Rationale: Currently our bylaws do not contain a provision for meetings to be held electronically. This article authorizes the ability to hold all meetings electronically. The newly published 2020 12th edition of Robert’s Rules of Order states that electronic meetings must be authorized in the bylaws.
ARTICLE XV. INDEMNIFICATION
According to the Revised Statutes of Missouri, 2016, Chapter 537.117, “Any officer or members of the governing body of an entity which operates under the standards of Section 501(c) of the Internal Revenue Code of 1986, who is not compensated for his services on a salary or prorated equivalent basis, shall be immune from personal liability for any civil damages arising from acts performed in his official capacity. The immunity shall extend only to such actions for which the person would not otherwise be liable, but for his affiliations with such an entity. This immunity shall not apply to intentional conduct, wanton or willful conduct, or willful conduct, or gross negligence. Nothing herein shall be construed to create or abolish an immunity in favor of the entity itself.”

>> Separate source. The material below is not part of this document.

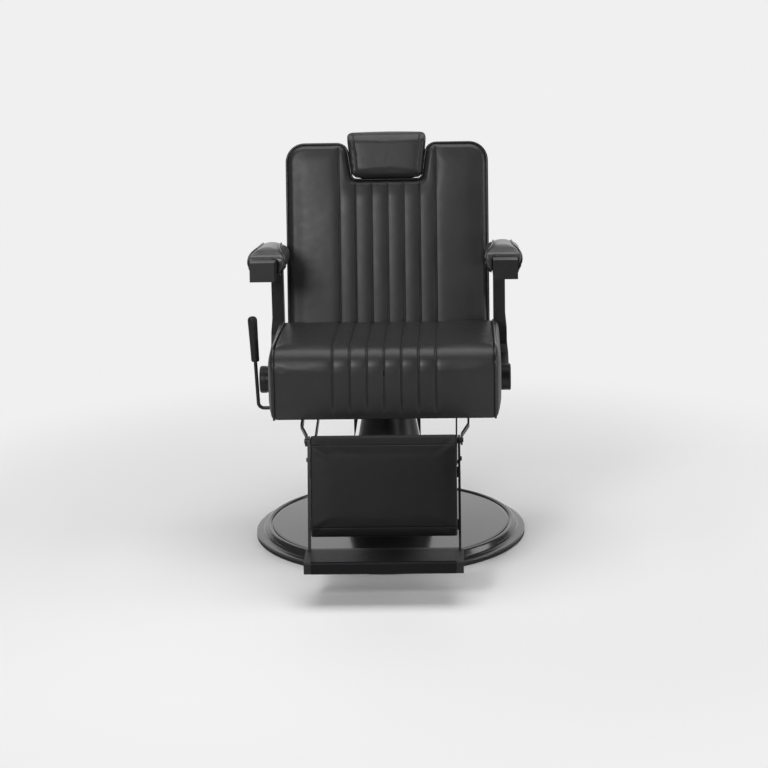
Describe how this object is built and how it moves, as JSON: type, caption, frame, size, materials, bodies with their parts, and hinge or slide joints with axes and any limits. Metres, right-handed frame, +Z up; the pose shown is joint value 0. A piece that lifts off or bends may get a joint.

Date last amended: 1991-1993, April 1993, October 2009, April 2012, February 2013, October 2013,
May 2016, December 2016.
AAUW Saint Louis Branch Policies
- The current annual branch dues are $12 per member.
- The current annual branch student affiliate and graduate dues are $6 per member.
- A current paid member of an Affiliate may transfer membership to the Saint Louis Branch without payment of additional branch dues.
- Fifty-Year Honorary Members are exempt from the payment of Saint Louis Branch dues.